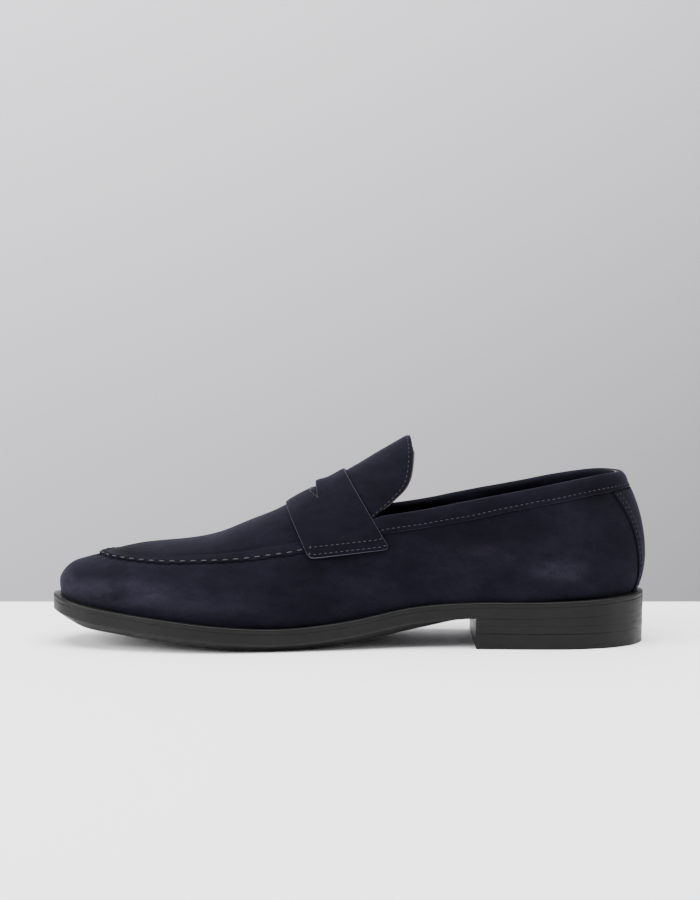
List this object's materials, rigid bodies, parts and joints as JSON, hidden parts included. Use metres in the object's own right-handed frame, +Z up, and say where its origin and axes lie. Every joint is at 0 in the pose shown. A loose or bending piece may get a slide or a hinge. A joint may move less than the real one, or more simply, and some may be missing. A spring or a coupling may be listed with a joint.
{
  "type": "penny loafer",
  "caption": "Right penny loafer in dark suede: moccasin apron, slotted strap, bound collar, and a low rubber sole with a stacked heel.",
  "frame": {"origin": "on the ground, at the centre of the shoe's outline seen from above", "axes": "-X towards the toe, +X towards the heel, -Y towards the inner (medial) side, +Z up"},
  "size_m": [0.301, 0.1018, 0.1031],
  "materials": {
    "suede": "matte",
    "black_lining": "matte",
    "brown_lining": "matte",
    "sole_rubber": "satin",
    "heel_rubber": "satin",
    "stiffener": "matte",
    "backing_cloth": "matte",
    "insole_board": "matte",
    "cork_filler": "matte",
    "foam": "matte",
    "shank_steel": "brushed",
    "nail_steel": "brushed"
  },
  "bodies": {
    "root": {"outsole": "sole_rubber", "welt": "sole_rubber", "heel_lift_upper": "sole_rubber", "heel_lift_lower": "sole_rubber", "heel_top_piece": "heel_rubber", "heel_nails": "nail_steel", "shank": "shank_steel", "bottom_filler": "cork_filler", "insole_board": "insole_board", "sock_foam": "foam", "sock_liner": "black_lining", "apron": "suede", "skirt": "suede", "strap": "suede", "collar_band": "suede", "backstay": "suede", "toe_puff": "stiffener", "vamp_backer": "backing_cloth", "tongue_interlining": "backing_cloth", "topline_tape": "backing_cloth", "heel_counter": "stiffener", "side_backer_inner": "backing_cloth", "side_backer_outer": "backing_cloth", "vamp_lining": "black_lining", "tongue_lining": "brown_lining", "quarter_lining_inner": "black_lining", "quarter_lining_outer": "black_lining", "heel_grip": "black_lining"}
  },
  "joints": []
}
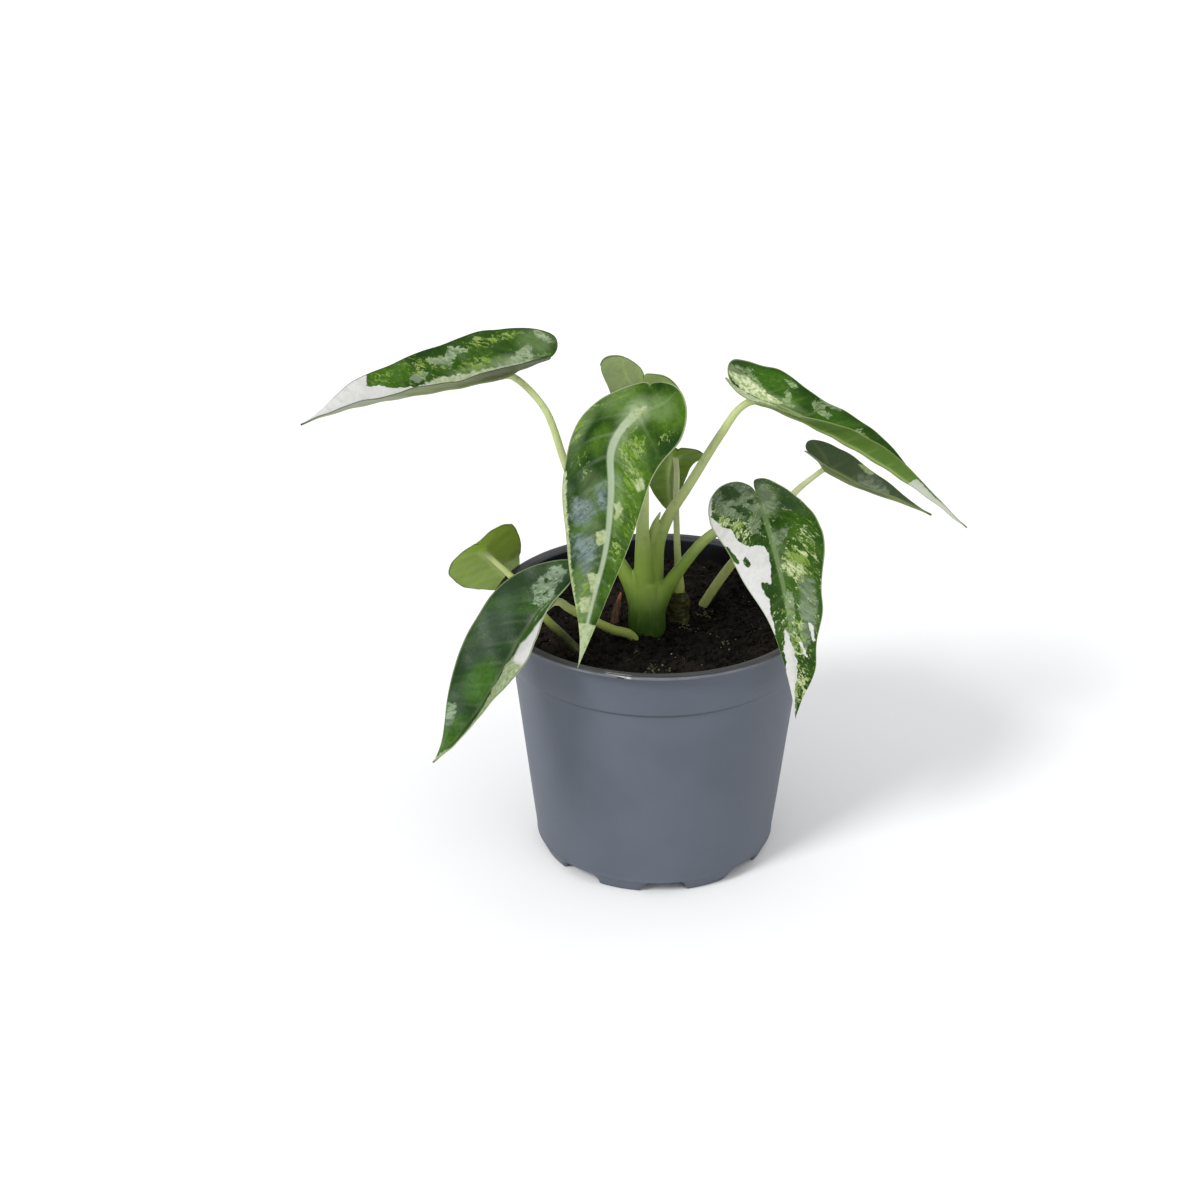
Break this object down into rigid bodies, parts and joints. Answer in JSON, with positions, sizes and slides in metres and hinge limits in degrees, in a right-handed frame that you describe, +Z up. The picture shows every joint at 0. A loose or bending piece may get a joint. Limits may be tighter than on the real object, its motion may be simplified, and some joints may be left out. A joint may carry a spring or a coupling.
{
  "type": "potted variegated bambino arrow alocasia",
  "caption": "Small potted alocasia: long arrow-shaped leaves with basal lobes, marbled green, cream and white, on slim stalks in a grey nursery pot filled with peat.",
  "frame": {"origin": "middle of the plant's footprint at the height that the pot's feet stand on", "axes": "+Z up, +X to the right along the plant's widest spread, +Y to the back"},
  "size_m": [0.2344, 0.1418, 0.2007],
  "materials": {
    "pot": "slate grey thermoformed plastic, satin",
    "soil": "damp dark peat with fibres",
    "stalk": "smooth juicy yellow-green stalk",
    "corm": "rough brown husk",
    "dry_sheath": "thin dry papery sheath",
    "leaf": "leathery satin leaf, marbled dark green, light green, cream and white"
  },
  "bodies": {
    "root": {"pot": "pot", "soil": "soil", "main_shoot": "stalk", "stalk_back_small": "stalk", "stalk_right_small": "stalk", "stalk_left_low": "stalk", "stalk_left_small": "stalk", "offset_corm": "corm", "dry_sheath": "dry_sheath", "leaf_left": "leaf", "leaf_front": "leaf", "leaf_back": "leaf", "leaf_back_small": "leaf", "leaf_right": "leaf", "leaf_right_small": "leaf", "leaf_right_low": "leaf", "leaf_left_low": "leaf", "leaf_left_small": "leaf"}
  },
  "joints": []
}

....

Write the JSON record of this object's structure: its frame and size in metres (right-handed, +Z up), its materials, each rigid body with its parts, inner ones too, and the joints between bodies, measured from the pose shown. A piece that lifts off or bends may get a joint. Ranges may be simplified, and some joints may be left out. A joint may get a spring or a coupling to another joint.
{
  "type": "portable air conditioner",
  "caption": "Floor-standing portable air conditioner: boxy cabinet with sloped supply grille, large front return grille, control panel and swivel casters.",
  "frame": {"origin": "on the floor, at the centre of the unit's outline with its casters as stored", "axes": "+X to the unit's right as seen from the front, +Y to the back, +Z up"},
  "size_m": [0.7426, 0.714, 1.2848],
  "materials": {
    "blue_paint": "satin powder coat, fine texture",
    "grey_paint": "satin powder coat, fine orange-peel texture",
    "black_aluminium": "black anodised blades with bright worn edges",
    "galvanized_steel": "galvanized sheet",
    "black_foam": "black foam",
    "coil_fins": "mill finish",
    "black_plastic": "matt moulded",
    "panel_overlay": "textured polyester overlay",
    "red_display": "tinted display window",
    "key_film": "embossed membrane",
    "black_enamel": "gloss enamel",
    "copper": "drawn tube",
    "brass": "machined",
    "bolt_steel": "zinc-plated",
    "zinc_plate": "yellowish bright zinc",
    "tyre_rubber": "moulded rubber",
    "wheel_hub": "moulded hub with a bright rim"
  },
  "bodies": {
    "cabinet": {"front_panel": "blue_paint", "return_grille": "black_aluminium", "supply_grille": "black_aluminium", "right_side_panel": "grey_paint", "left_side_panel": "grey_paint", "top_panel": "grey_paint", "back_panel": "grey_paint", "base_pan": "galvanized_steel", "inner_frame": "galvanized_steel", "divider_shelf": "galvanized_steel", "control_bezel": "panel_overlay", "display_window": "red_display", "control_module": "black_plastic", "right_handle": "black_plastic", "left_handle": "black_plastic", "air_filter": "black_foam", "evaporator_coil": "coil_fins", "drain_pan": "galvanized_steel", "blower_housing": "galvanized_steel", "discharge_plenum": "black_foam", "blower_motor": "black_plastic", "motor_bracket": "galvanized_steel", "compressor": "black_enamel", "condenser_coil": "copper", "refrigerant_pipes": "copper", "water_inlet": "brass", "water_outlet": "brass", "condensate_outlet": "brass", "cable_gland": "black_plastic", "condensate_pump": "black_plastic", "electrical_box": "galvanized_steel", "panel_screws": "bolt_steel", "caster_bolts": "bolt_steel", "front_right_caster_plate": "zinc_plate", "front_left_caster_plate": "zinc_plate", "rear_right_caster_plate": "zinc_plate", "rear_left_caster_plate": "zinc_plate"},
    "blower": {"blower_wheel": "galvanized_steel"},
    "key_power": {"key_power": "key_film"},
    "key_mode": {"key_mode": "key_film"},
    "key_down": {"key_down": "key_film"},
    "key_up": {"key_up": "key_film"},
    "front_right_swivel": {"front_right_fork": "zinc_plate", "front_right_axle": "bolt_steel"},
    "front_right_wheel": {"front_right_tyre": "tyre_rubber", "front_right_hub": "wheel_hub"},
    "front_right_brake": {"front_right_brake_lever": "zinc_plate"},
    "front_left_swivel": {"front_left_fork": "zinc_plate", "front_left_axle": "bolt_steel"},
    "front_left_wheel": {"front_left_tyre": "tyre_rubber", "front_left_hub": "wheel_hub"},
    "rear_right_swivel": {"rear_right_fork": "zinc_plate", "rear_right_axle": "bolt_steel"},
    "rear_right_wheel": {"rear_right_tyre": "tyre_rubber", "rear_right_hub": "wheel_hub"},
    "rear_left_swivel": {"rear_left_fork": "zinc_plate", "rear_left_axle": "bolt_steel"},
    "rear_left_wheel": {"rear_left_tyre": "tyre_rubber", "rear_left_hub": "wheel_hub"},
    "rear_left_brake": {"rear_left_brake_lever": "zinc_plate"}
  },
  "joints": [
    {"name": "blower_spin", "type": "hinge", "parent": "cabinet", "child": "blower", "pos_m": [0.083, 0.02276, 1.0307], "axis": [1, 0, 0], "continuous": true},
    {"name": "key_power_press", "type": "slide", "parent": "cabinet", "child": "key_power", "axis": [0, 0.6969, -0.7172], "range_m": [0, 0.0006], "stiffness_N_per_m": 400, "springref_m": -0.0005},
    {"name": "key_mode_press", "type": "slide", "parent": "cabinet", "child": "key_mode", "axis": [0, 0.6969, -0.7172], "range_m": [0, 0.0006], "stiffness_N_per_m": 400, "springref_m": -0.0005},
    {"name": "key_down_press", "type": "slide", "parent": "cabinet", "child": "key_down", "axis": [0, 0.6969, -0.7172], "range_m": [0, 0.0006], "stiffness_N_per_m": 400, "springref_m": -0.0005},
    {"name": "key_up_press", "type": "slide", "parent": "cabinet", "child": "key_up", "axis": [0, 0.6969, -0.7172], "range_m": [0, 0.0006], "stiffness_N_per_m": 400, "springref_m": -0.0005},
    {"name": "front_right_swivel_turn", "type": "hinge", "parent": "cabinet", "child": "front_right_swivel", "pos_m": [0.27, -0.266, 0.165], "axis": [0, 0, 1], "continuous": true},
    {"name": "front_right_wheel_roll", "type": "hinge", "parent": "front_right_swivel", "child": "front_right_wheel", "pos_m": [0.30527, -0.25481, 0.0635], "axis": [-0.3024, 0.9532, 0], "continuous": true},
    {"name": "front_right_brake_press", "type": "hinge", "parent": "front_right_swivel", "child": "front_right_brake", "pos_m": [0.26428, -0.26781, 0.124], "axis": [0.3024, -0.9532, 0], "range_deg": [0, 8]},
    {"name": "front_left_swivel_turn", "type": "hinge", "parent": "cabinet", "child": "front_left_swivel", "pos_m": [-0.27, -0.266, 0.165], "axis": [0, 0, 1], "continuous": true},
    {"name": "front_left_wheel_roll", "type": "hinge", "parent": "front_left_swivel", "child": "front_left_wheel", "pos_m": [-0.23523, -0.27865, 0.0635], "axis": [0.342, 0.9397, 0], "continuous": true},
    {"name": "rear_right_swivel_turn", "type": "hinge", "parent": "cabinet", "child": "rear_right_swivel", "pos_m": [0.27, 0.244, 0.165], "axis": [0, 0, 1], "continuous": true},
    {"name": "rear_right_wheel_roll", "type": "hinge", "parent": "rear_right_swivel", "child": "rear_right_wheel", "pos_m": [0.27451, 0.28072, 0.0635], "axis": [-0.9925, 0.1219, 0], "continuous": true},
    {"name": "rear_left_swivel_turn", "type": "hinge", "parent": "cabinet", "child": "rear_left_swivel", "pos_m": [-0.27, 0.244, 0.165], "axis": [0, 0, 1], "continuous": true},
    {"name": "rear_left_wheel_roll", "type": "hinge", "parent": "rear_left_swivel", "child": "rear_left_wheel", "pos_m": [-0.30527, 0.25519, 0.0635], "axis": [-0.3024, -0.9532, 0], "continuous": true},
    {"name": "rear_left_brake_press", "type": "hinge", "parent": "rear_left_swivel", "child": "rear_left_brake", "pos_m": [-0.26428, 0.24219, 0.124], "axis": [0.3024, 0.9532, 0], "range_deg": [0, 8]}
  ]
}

....

_Work to do_
Locate each line with the word "from" and copy it.

_Finished answer_
  "frame": {"origin": "on the ground, at the centre of the shoe's outline seen from above", "axes": "-X towards the toe, +X towards the heel, -Y towards the inner (medial) side, +Z up"},
Write the JSON record of this object's structure: its frame and size in metres (right-handed, +Z up), its materials, each rigid body with its parts, inner ones too, and the joints between bodies, measured from the pose shown. A piece that lifts off or bends may get a joint. Ranges may be simplified, and some joints may be left out. A joint may get a spring or a coupling to another joint.
  "frame": {"origin": "on the floor, at the centre of the unit's outline with its casters as stored", "axes": "+X to the unit's right as seen from the front, +Y to the back, +Z up"},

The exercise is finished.